The request:
Everything from the line containing "for core in" through the line containing "imported = [obj" should be repeated exactly, and nothing else from the data.

Data block:
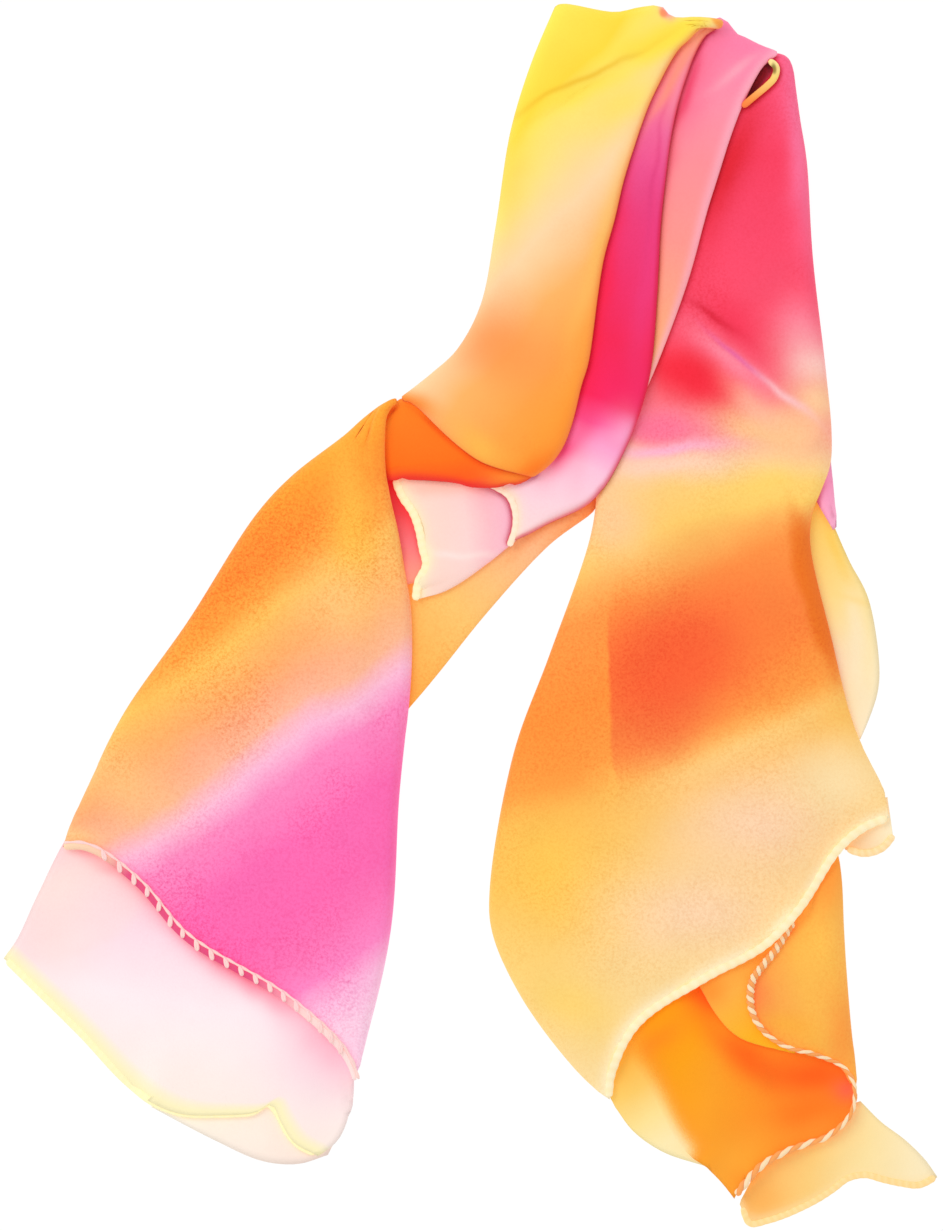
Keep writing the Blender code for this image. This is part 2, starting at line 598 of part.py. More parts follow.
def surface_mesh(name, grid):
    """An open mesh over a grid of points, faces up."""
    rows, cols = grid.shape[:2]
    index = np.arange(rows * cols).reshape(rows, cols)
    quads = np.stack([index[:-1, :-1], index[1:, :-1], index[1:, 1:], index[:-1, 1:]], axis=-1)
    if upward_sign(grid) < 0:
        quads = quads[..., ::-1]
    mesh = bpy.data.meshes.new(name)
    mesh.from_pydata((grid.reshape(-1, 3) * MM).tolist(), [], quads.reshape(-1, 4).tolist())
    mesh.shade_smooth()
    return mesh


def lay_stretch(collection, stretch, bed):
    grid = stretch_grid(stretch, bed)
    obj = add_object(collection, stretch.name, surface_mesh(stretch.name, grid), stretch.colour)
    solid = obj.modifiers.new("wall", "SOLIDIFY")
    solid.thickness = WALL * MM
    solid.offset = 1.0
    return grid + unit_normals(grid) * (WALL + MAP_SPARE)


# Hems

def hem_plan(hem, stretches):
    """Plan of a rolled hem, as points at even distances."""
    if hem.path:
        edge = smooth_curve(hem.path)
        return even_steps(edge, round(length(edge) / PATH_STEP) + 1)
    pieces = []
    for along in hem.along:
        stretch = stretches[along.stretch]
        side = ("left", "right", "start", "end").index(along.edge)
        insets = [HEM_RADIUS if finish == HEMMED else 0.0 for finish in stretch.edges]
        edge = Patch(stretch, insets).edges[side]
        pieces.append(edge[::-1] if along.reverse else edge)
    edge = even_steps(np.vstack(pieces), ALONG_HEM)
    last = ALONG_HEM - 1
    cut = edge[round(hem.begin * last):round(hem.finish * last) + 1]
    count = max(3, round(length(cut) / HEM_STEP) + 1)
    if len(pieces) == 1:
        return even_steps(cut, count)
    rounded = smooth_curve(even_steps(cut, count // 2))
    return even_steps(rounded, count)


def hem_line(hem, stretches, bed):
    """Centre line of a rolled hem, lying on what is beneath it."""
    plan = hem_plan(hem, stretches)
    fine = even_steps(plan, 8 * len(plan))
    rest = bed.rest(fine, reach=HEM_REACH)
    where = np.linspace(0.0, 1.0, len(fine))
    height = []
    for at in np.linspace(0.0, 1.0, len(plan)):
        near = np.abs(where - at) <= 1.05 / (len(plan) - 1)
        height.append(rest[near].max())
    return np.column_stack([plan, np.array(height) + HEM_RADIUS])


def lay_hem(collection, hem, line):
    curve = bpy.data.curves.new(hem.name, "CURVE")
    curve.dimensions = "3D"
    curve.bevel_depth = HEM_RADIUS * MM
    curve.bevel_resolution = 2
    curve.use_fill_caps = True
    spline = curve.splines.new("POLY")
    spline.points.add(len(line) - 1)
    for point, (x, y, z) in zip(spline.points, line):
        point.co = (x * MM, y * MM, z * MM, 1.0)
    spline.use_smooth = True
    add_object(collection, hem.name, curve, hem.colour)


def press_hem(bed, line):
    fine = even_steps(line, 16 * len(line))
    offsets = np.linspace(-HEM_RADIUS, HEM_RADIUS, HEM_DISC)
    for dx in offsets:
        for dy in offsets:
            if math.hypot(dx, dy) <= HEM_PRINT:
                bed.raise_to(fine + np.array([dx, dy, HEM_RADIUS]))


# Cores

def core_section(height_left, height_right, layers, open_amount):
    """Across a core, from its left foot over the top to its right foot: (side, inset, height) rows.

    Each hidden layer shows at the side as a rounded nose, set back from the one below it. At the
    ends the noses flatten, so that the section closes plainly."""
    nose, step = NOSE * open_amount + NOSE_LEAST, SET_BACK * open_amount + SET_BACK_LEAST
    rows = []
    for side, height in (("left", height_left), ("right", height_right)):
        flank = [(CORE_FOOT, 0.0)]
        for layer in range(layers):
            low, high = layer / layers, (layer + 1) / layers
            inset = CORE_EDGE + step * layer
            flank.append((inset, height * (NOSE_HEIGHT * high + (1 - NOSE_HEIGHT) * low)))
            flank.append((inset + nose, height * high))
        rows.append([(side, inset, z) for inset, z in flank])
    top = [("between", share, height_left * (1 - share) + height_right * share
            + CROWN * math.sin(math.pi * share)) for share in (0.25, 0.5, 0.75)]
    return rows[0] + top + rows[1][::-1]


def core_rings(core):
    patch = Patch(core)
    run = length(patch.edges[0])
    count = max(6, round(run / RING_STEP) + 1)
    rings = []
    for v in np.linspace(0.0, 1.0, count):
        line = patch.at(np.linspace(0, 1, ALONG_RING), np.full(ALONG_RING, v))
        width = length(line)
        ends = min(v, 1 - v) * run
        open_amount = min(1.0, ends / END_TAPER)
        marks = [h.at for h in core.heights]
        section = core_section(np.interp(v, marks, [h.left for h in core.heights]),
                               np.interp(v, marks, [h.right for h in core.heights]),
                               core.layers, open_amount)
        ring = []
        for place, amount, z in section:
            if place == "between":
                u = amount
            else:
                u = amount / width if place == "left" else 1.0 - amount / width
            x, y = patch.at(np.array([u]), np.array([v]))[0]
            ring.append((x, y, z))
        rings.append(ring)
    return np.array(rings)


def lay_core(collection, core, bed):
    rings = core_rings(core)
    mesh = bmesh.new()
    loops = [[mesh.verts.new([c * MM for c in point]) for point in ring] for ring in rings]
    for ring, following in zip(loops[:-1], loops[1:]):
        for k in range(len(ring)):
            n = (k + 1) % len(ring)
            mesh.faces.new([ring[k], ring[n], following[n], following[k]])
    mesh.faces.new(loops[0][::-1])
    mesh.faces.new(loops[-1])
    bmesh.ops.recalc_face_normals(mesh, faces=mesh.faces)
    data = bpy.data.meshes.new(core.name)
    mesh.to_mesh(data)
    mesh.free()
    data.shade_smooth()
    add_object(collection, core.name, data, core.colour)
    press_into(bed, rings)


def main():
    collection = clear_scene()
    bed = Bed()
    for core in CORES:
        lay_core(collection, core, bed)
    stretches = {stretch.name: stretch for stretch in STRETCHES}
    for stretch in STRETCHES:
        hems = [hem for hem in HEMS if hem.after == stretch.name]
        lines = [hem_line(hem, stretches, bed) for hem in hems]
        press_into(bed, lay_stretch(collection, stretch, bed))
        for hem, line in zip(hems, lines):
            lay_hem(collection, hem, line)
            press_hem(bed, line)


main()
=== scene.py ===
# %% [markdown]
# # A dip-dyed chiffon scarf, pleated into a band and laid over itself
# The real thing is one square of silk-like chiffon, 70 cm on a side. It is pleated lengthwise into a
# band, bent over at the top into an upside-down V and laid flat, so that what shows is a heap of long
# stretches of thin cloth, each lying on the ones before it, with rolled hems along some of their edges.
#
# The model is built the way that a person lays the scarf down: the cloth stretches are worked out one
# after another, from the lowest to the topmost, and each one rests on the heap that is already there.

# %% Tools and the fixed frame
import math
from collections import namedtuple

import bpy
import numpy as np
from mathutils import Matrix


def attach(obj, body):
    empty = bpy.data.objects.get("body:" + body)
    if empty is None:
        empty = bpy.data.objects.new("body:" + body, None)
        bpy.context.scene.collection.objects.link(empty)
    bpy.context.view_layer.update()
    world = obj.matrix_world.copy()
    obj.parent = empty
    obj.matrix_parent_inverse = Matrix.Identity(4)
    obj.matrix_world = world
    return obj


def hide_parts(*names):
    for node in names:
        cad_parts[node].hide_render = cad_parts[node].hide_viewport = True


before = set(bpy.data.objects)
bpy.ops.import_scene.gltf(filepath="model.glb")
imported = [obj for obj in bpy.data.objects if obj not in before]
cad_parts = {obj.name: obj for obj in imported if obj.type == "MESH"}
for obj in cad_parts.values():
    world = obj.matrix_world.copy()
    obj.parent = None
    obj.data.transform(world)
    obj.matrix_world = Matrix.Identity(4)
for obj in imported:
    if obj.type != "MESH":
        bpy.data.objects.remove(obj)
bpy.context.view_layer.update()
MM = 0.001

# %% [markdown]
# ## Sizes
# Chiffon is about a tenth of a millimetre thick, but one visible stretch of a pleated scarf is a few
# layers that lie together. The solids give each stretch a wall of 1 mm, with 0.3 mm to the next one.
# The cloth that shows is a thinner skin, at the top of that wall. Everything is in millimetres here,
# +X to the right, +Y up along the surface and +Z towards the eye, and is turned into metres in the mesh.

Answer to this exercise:
    for core in CORES:
        lay_core(collection, core, bed)
    stretches = {stretch.name: stretch for stretch in STRETCHES}
    for stretch in STRETCHES:
        hems = [hem for hem in HEMS if hem.after == stretch.name]
        lines = [hem_line(hem, stretches, bed) for hem in hems]
        press_into(bed, lay_stretch(collection, stretch, bed))
        for hem, line in zip(hems, lines):
            lay_hem(collection, hem, line)
            press_hem(bed, line)


main()
=== scene.py ===
# %% [markdown]
# # A dip-dyed chiffon scarf, pleated into a band and laid over itself
# The real thing is one square of silk-like chiffon, 70 cm on a side. It is pleated lengthwise into a
# band, bent over at the top into an upside-down V and laid flat, so that what shows is a heap of long
# stretches of thin cloth, each lying on the ones before it, with rolled hems along some of their edges.
#
# The model is built the way that a person lays the scarf down: the cloth stretches are worked out one
# after another, from the lowest to the topmost, and each one rests on the heap that is already there.

# %% Tools and the fixed frame
import math
from collections import namedtuple

import bpy
import numpy as np
from mathutils import Matrix


def attach(obj, body):
    empty = bpy.data.objects.get("body:" + body)
    if empty is None:
        empty = bpy.data.objects.new("body:" + body, None)
        bpy.context.scene.collection.objects.link(empty)
    bpy.context.view_layer.update()
    world = obj.matrix_world.copy()
    obj.parent = empty
    obj.matrix_parent_inverse = Matrix.Identity(4)
    obj.matrix_world = world
    return obj


def hide_parts(*names):
    for node in names:
        cad_parts[node].hide_render = cad_parts[node].hide_viewport = True


before = set(bpy.data.objects)
bpy.ops.import_scene.gltf(filepath="model.glb")
imported = [obj for obj in bpy.data.objects if obj not in before]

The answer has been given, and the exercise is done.